Türkiye’nin mali taraftan kuvvetli olduğunu, geçen yıl bütçe açığının GSYH’nın sadece yüzde 1,3’ü olduğunu anımsatan Babacan, “Çok güçlü bir finansal sistemimiz var. 2008-2009 krizi boyunca tek bir Türk bankası bile problem yaşamadı. Çünkü krizden önce reformlarımızı yapmıştık.
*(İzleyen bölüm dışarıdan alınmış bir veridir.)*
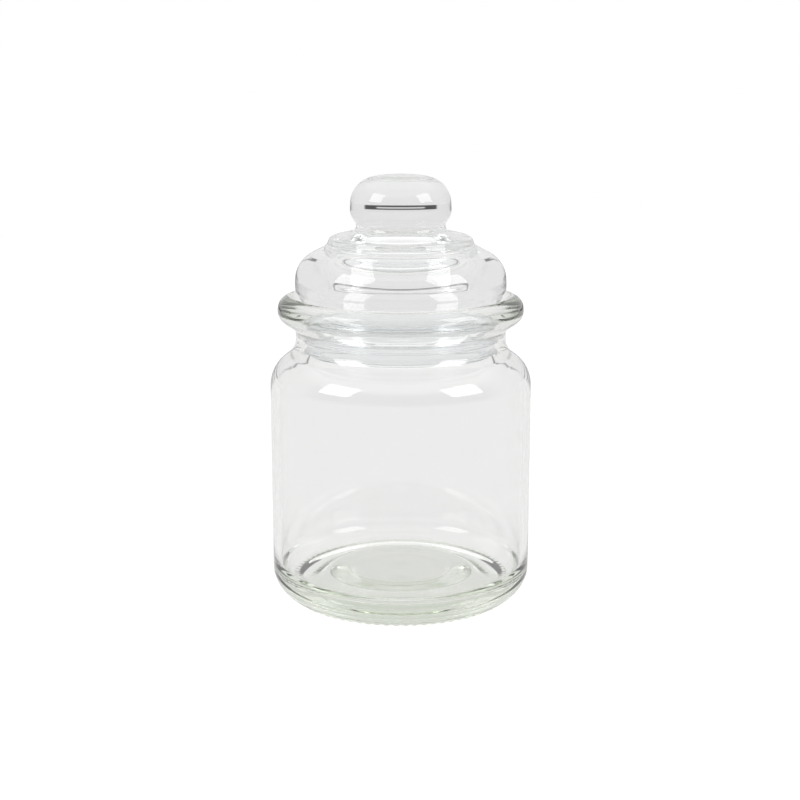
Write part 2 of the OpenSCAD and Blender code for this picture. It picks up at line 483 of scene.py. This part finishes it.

Bu şekilde bilançolar kuvvetlendi” dedi.
Politikaları değerlendirirken 3 soru sorduklarını, bu soruların “Yetkili merciler problemlerin farkında mı, zorlukları anlıyorlar mı?”, “Problemleri nasıl çözeceklerini biliyorlar mı?”, “Gerekli olan şeyleri yapmaya iradeleri ve cesaretleri var mı?” olduğunu aktaran Babacan, bir ülke için 3 sorunun da cevabı “evet” ise o ülkenin iyi bir performans çıkaracağını ifade etti.
“TCMB’nin misyonu kanunda çok nettir”
Ali Babacan, konuşmasından sonra basın mensuplarının sorularını da yanıtladı.
“Her zaman Türkiye Cumhuriyet Merkez Bankası’nın (TCMB) bağımsızlığını savundunuz. Galiba lira değer kaybetmekte. Seçilmiş politikacıların kendi fikirlerini TCMB’ye ifade etmeleri ve faiz oranlarını ne yapacaklarını söylemeleri karşısında ne düşünüyorsunuz?” sorusu üzerine Babacan, şunları söyledi:
“Merkez bankalarının nasıl fonksiyon gördüğü konusunda değişik ülkelerin değişik hukuki ve pratik çerçeveleri oluyor. Bizim Merkez Bankamızın objektif fonksiyonu çok nettir kanunda. Tam olarak kanunda yazan, aynı zamanda parti politikasında da AK Parti’nin programında, seçim manifestosunda ve hükumet programlarında da vardır. Yani bu gerçekten çok net yazılmıştır, Merkez Bankası’nın işi ve onlardan beklentiler nedir diye. Bu bağlamda gayet yetkin bir ekibimiz var. Doğru zamanda doğru şeyi yapıyor olacaklarına inanıyoruz. 2009 krizinden bu yana merkez bankaları ile hükumetler arasındaki ilişkiler, değişik yönlere doğru evrim geçirdi. Sanıyorum ki daha yakın bir iletişim ve iş birliği söz konusu hükumetler ve merkez bankaları arasında. Özellikle her şeyin finansal sektörle karıştığı durumlarda, merkez bankaları ile hükumetler çok yakın çalışıp ortak çözümler bulmaya çalışırlar. O yüzden bence daha fazla iletişim ve daha fazla etkileşim önemli. Ama bizim TCMB’nin misyonu kanunda çok nettir.”
Ali Babacan, Türkiye’nin yatırımı desteklemek için G20 ülkelerine spesifik hedefler verip vermeyeceğine yönelik bir soruya yönelik ise bunun tartışmakta oldukları bir konu olduğunu söyledi.
Bunu dün taslak oturumda da konuştuklarını dile getiren Babacan, Türkiye olarak ulusal konumlarının her zaman belli hedeflere yönelik çalışmak olduğunu dile getirdi.
Yapılan toplantıların Yunanistan’a nasıl bir etkisinin olacağının sorulması üzerine Babacan, şunları kaydetti:
“Resmi toplantılar henüz başlamadı, onun için göreceğiz, konu ne kadar ortaya gelecek. Umuyoruz ki Yunanistan ve AB arasındaki görüşmeler iyi ve karşılıklı kabul edilen sonuçlar verir. Umudumuz bu, ama tabii ki çok dikkatli bir şekilde takip etmemiz gerekecek. Eğer herhangi bir şekilde destek gerekirse, biz Türkiye olarak zaten hazırız destek vermeye. Eğer G20 ülkelerinden destek gerekirse, sanıyorum birçok ülke uluslararası kurumlar da dahil olmak üzere, destek vermeye olumlu. Yunanistan AB’nin, Avro Bölgesi’nin bir üyesi. Biz inanıyoruz ki Avrupa Bölgesi değerler ve idealler birliğidir.”